The Theory of the Grain of Sand is a series of interlinked mysterious events that occur in the city of Brüsel. It’s an alternate version of Brussels with airships, pedestrian skybridges between towers, double-decker trams and all the other steampunky, neo-Metropolis features (although they call it ‘Post-Urbicande’ style) that are a feature of François Schuiten and Benoit Peeters’ Obscure Cities. In an apartment building, a woman discovers sand scattered through her rooms. A man in another apartment finds a large stone sitting on his desk. A man who runs a restaurant finds he has unexpectedly lost weight. A bearded, turbaned man almost seven feet tall known as Gholam Mortiza Khan, from the eastern country of Boulachistan, has been trading jewellery with a dealer, Elsa Autrique. He usually does this through an intermediary but decides to come to Brüsel himself. Autrique is fascinated by the intricate talisman he wears and convinces him to lend it to her, but when he fails to return, the small oddities begin to accelerate into frightening disruptions. And other unexplainable phenomena begin happening elsewhere in the city.

The pages are coloured a single uniform grey, including the speech balloons and gutters, so the entire image area is tonally muted. All the items alien to the environment of Brüsel are white, which glows against the grey and lets the reader know they don’t belong there, a clever and dramatically simple artistic effect. It also has a story purpose too when Mary von Rathen arrives in town to investigate these phenomena. The former Leaning Girl is now a renowned authority in solving the unsolvable. She is able to see what others cannot: the nature of these disruptions in the fabric of this universe. The ’theory’ in the title of this volume is an idea much like Lorenz’s Butterfly Effect, one of the cornerstones of chaos theory of the world linked in such a subtle, complex way that ripples from a butterfly flapping its tiny wings in Pyeongchang can eventually multiply to become a tornado in Kansas.
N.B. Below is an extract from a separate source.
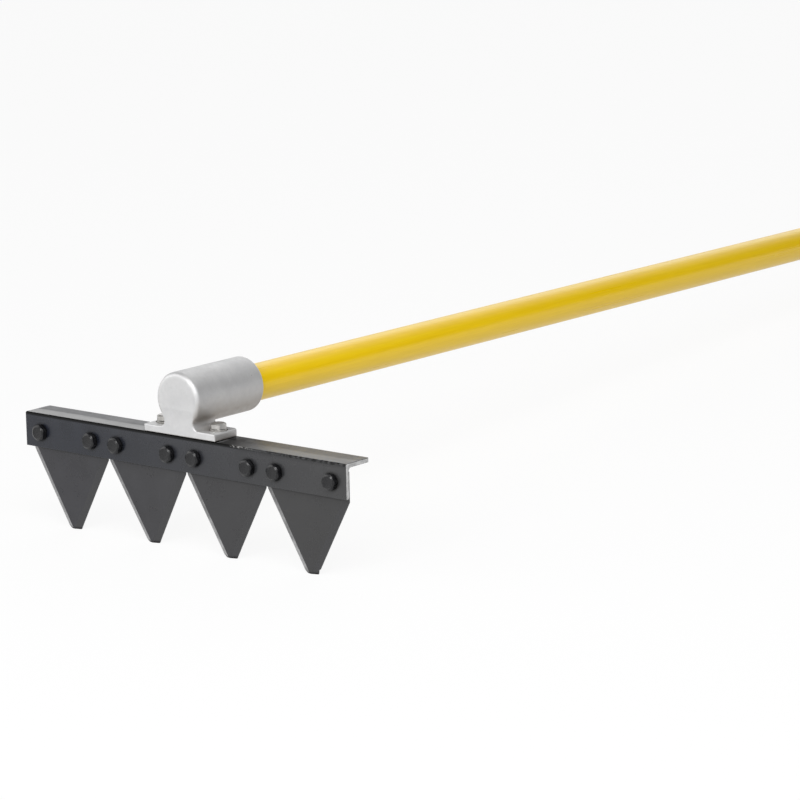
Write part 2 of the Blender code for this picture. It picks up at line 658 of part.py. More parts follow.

Originally published in two landscape volumes in 2007 and 2008, The Theory of the Grain of Sand has been redesigned with a conventional layout for this English edition. It also includes a thirteen page afterword detailing the history of the house occupied by Autrique. Schuiten and Peeters enjoy mixing elements of the real world into their stories where possible, often using their friends as models for characters and turning real locations into fictional ones. The real Maison Autrique was built in Brussels in 1893 by the Art Nouveau architect Victor Horta, and the Obscure Cities team, big fans of his work, were heavily involved in the restoration of this neglected building back to something like its original form. Drawings by Schuiten and text by Peeters explain the stages of the process and Horta House is now open to the public. This afterword also lets us understand why this book might feel like just one more cog in the metafictional machine built from art and architecture that preoccupies these creators, with plots and characters which don’t quite join up, but beautifully elaborate surfaces you can lose yourself in.